Unless you allow simplification before determining whether the function is continuous, these things don't make sense. If you allow reduction first, then x/x^2 is undefined where x = 0, but x/x is not, because you can reduce it to 1 before applying any further logic. Both may appear to evaluate to 0/0 however.

There are a huge number of things that seem to break in algebra and calculus if one treats x/x as non-continuous and undefined. The simpler solution is to allow reduction to 1 before determining that it is undefined. (of course 52x/x would reduce to 52 instead, again showing why 0/0 is oversimplifying the problem).

[lotharbot]

> "you restrict your domain when you divide by a variable expression"

Why is this a problem?

Whenever you perform an operation that has a restricted domain, you restrict your domain. This may result in an actual "not defined at x=1" result, or simply "the value at x=1 is found through an alternative method" result.

> "0/0 is only undefined when it persists after simplification"

When you're working in the context of limits, it wasn't an actual 0/0 to begin with; it was near-0/near-0, which is perfectly OK to simplify. The limit defines a function that already has a restricted domain -- h->0 means h is not actually zero. The expression naively evaluating to 0/0 simply tells you that you need to do more work to properly evaluate it -- 0/0 is not the actual result.

Note that using the limit to find the derivative gives you a function that you'd like to be continuous in x, but the divide-by-zero is in h.
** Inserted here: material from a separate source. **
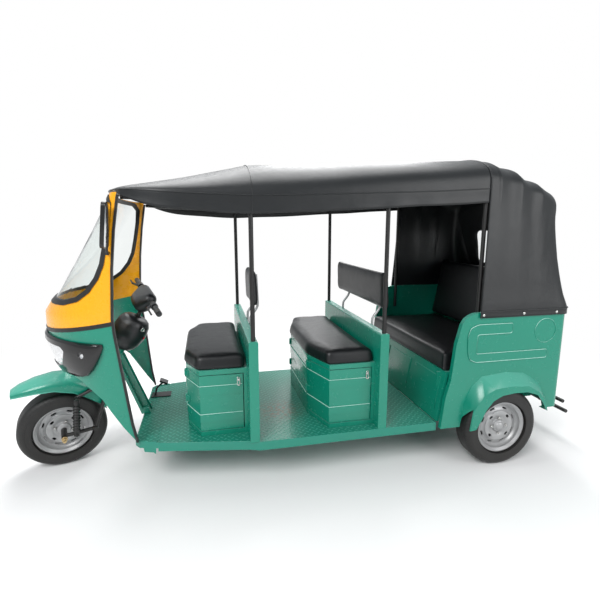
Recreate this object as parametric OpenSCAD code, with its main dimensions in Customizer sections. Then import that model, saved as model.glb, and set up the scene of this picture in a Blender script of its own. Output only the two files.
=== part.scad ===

Consider f(x)=x^2. The derivative is

lim h->0 [(x+h)^2 - x^2 ] /h

lim h->0 [ x^2 + 2xh + h^2 - x^2 ] /h

lim h->0 [ 2xh + h^2 ] / h

lim h->0 [2x + h] * h/h

since h does NOT equal zero, we can treat h/h=1, and the limit trivially collapses to 2x. Note that we never had the variable x in the denominator of our fraction; we never placed a restriction on x or suggested anything about a discontinuity relative to x. We only restricted h, which was already restricted by the limit itself.

[ndeine]

The expression 52x/x has a restricted domain as well (x /= 0). But that's normally not what you mean when you write it. It isn't often you really care about expressions like 52x/x; they are generally just intermediate steps in getting to a real solution.

For example: I have done a lot of work on some equation that is interesting to me, and finally I have reduced it to 5+yx=52x+5. Now obviously the rules of algebra let me subtract 5 from each side and be left with yx=52x, and this subtraction also has no effect on the domains for which our variables may be defined. All is well.

But dividing out the x is what we are concerned with now. Surely y=52 is a solution to the equation - why can this not be true for all values of x?

Well, for nonzero x we have y=52 and nobody will complain. For x=0, though, solving for y is problematic. Note that if x=0, y could be 1, or 33, or any number. If there is some function f such that y=f(x), then it follows that f(x) holds a unique value y for each input of x/=0, but for x=0 we cannot know what y might be; this is what we mean by undefined. Thus we say the domain of f(x) is the set of all real numbers x, such that x is not equal to zero.

If you have been told otherwise, or even gotten away with doing algebra or calculus under the assumption that the domain of our function f may include zero, you are taking a mathematical shortcut rather than performing formal analysis. It is not calculus nor algebra that is broken by saying f is undefined for x=0, but rather your (albeit practically useful) misconception of these systems.

I'll finish with some formal rules of algebra, to hammer this in:

- [P6] Existence of a multiplicative identity: a * 1 = 1 * a = a ; 1 /= 0.

- [P7] Existence of multiplicative inverses: a * a^(-1) = a^(-1) * a = 1, for a /= 0.

These are taken from page 9 of Spivak's Calculus, 3rd edition. He goes on to build the foundations of all of calculus from rules like these. Surely he would not present this as a fundamental axiom of his system, only to immediately (and silently) reject it and build a flawed calculus instead!

Indeed, on pg. 41, when defining functions, Spivak later writes (emphasis his):

> It is usually understood that a definition such as "k(x) = (1/x) + 1/(x-1), x /= 0, 1" can be shortened to "k(x) = (1/x) + 1/(x-1)"; in other words, unless the domain is explicitly restricted further, it is understood to consist of all numbers for which the definition makes any sense at all.

[tomp]

> Sure it does, because if that is the case, you restrict your domain when you divide by a variable expression. If you divide both sides by x-1, then you effectively rule out 1 from the domain. > That's the problem.

That's the problem that a mathematician must handle. The solution to the equation

  x * f(x) = x

is very simple: x is either 0 or such that f(x) = 1.